>>>

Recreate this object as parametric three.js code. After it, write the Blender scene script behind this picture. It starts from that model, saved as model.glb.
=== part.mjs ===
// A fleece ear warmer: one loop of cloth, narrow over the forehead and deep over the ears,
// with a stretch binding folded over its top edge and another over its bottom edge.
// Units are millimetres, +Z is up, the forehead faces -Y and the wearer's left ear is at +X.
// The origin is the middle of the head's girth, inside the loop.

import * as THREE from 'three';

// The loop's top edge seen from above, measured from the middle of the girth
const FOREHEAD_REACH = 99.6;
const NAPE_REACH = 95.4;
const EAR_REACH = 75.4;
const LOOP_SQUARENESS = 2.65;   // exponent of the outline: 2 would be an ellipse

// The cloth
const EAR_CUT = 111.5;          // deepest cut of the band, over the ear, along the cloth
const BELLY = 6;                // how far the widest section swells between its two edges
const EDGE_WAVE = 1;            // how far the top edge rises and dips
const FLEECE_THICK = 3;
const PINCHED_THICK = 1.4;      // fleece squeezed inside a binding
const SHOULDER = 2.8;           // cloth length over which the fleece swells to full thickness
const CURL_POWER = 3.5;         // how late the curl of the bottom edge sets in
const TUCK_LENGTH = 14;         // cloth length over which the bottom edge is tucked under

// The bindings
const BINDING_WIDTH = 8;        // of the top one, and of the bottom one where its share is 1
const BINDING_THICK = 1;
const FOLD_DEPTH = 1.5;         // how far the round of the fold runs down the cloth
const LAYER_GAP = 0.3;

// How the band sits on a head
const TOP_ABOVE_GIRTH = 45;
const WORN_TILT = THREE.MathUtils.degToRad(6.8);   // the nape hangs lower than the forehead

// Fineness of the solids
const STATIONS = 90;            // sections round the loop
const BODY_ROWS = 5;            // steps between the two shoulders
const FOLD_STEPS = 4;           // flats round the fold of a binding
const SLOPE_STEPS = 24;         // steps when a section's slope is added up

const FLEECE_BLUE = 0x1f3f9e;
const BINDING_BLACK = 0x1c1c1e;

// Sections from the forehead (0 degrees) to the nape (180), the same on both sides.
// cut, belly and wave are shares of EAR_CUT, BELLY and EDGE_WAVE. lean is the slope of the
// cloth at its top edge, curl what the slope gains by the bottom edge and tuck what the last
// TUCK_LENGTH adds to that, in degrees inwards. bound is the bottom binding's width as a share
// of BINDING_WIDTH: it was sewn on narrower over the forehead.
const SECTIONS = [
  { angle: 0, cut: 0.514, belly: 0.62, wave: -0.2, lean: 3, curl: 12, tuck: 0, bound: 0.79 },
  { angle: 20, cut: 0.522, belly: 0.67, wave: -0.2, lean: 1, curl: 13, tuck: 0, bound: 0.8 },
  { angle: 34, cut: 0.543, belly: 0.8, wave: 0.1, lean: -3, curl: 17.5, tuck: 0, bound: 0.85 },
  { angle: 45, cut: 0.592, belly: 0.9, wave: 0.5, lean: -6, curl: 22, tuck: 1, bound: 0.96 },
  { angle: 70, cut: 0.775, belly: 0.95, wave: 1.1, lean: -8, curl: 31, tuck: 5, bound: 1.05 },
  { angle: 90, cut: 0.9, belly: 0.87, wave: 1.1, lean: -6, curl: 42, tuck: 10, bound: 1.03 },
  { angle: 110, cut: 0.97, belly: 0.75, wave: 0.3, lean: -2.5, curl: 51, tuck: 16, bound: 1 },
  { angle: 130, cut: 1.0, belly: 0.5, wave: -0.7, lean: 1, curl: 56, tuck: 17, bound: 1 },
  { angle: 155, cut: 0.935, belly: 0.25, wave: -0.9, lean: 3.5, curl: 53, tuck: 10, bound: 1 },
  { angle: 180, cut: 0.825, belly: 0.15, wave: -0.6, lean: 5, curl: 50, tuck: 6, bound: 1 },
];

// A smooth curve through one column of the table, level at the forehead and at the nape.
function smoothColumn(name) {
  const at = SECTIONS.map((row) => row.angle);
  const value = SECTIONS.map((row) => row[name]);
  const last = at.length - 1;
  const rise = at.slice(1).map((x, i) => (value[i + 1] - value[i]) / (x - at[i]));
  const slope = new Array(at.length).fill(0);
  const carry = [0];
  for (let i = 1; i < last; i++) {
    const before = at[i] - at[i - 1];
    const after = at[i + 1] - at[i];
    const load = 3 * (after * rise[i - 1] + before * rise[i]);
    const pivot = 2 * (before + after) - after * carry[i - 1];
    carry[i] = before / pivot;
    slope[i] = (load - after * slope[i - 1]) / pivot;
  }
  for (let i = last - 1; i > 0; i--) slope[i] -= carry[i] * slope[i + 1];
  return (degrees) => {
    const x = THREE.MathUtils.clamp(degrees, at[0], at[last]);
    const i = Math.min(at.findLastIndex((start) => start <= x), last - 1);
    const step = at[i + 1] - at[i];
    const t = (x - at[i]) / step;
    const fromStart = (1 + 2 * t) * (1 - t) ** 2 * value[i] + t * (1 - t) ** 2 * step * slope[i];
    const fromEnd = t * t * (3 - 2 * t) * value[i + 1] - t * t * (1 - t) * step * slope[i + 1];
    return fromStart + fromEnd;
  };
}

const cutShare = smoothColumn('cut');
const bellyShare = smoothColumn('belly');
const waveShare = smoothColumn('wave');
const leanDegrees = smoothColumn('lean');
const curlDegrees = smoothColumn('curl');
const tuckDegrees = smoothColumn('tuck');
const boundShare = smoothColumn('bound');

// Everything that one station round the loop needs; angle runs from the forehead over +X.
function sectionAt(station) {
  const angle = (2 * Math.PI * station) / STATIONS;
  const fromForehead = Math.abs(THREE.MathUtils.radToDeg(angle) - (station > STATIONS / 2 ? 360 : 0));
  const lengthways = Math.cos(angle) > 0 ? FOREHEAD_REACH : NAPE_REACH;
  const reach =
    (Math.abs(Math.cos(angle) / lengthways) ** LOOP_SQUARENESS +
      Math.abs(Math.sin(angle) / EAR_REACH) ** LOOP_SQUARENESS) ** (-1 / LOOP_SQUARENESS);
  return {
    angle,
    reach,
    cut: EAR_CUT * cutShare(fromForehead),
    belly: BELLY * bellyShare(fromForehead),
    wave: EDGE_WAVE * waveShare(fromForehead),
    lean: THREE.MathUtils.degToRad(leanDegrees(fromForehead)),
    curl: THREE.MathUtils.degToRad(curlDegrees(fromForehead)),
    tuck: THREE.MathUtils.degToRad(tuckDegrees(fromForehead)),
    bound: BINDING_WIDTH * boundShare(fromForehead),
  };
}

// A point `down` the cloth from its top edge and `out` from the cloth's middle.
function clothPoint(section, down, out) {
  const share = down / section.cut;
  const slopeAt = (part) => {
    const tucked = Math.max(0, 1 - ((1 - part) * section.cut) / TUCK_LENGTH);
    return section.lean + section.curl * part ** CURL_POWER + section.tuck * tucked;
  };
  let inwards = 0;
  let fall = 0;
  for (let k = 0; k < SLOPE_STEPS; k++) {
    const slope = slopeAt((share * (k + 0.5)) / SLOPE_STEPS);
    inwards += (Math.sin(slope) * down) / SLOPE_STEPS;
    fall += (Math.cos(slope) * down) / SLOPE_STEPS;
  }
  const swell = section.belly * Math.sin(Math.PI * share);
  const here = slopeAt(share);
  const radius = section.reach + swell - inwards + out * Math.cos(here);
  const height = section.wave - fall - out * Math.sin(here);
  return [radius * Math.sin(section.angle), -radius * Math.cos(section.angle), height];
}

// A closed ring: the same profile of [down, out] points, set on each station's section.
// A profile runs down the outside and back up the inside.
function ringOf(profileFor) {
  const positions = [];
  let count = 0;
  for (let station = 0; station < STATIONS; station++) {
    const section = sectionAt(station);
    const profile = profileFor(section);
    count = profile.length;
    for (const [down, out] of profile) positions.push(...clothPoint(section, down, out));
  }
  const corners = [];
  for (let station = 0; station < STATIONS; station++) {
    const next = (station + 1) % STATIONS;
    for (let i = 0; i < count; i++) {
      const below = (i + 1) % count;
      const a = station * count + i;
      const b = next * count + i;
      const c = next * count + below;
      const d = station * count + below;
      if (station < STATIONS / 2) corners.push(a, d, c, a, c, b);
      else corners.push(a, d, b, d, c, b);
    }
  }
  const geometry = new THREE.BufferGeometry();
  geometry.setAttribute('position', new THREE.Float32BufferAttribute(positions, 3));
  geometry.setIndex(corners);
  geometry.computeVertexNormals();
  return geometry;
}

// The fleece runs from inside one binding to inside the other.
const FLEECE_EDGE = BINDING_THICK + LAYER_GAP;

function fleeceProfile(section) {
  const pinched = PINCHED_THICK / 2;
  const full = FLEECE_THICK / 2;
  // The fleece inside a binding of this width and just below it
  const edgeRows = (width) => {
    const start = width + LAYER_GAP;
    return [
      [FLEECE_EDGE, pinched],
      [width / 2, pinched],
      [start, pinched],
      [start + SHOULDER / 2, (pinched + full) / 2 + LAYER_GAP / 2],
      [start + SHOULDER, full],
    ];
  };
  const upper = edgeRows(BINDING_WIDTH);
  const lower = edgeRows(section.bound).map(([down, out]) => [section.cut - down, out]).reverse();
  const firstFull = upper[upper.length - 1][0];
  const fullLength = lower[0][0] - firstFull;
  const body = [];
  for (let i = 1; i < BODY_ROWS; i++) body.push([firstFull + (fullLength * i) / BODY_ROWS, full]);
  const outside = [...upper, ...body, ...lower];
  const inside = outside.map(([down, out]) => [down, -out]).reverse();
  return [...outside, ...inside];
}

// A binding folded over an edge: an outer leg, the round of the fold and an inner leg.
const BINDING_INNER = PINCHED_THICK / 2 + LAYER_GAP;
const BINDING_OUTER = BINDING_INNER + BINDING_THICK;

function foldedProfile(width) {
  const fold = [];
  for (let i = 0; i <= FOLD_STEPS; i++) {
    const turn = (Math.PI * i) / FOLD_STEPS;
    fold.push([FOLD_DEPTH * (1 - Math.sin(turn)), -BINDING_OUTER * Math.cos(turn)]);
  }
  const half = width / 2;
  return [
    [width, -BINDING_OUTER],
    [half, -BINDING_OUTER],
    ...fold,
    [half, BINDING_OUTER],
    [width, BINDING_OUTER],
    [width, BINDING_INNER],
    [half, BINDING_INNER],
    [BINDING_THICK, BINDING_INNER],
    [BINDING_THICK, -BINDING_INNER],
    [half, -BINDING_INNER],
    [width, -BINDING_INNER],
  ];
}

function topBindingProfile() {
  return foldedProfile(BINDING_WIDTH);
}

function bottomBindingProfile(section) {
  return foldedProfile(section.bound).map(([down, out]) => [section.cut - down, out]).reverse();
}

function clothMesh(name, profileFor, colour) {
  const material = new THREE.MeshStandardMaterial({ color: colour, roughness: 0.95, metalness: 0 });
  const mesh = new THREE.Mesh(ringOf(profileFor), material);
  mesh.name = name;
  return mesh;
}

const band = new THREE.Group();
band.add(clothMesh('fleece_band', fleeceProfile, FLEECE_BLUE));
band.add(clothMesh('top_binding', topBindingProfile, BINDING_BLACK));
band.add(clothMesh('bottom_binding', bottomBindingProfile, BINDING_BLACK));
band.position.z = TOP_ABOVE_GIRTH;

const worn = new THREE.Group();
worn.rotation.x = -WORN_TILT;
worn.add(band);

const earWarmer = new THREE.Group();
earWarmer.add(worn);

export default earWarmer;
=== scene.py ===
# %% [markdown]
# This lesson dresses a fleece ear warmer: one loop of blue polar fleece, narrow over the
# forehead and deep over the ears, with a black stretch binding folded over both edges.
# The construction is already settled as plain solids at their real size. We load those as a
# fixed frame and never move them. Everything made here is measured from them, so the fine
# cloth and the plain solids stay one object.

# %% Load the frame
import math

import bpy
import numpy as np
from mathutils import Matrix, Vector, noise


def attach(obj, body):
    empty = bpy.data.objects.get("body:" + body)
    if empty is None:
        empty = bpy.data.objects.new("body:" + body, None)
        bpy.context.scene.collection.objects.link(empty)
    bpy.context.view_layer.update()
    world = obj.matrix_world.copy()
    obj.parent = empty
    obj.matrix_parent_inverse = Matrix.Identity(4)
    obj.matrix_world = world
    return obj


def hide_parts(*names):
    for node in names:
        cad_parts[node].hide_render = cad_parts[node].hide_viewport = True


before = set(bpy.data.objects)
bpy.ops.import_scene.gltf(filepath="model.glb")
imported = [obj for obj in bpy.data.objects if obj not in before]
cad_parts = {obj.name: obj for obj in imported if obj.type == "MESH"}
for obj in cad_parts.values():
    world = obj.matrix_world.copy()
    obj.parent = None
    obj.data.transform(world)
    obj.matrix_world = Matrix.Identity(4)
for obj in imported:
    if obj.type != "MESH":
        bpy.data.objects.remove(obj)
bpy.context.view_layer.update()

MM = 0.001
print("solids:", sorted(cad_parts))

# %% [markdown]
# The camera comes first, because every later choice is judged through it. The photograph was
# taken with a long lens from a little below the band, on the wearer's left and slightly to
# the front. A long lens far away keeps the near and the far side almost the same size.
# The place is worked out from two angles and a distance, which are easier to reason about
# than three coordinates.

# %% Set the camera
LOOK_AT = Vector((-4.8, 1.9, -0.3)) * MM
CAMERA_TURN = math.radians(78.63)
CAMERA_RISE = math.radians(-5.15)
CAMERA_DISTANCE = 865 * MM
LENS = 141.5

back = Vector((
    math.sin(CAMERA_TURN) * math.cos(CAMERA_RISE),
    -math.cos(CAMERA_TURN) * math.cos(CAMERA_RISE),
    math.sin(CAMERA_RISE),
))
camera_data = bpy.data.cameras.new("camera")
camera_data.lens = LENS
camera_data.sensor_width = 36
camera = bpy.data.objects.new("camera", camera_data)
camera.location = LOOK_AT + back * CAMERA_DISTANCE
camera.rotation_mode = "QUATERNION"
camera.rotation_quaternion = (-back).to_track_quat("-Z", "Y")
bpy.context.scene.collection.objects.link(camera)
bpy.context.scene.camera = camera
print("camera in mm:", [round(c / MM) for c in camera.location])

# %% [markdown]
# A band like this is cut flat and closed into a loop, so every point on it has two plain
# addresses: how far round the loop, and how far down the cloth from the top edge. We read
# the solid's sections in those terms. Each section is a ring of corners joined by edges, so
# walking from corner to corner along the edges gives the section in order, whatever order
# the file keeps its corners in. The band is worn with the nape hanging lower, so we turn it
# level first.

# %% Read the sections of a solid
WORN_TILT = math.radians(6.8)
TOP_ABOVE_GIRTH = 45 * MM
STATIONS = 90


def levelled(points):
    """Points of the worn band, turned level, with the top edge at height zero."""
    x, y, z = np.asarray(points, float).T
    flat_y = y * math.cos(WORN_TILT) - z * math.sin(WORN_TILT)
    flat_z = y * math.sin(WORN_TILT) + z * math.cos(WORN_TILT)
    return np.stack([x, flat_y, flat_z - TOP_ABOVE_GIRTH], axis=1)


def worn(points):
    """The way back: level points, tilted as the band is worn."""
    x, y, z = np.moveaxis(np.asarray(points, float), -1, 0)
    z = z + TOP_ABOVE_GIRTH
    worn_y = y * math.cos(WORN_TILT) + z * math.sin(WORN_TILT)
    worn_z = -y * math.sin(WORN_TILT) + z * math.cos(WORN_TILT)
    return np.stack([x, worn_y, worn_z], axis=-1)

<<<

Your task is to print the lines from the one containing "const worn = new THREE.Group();" through the one containing "import math", exactly and with nothing added.

const worn = new THREE.Group();
worn.rotation.x = -WORN_TILT;
worn.add(band);

const earWarmer = new THREE.Group();
earWarmer.add(worn);

export default earWarmer;
=== scene.py ===
# %% [markdown]
# This lesson dresses a fleece ear warmer: one loop of blue polar fleece, narrow over the
# forehead and deep over the ears, with a black stretch binding folded over both edges.
# The construction is already settled as plain solids at their real size. We load those as a
# fixed frame and never move them. Everything made here is measured from them, so the fine
# cloth and the plain solids stay one object.

# %% Load the frame
import math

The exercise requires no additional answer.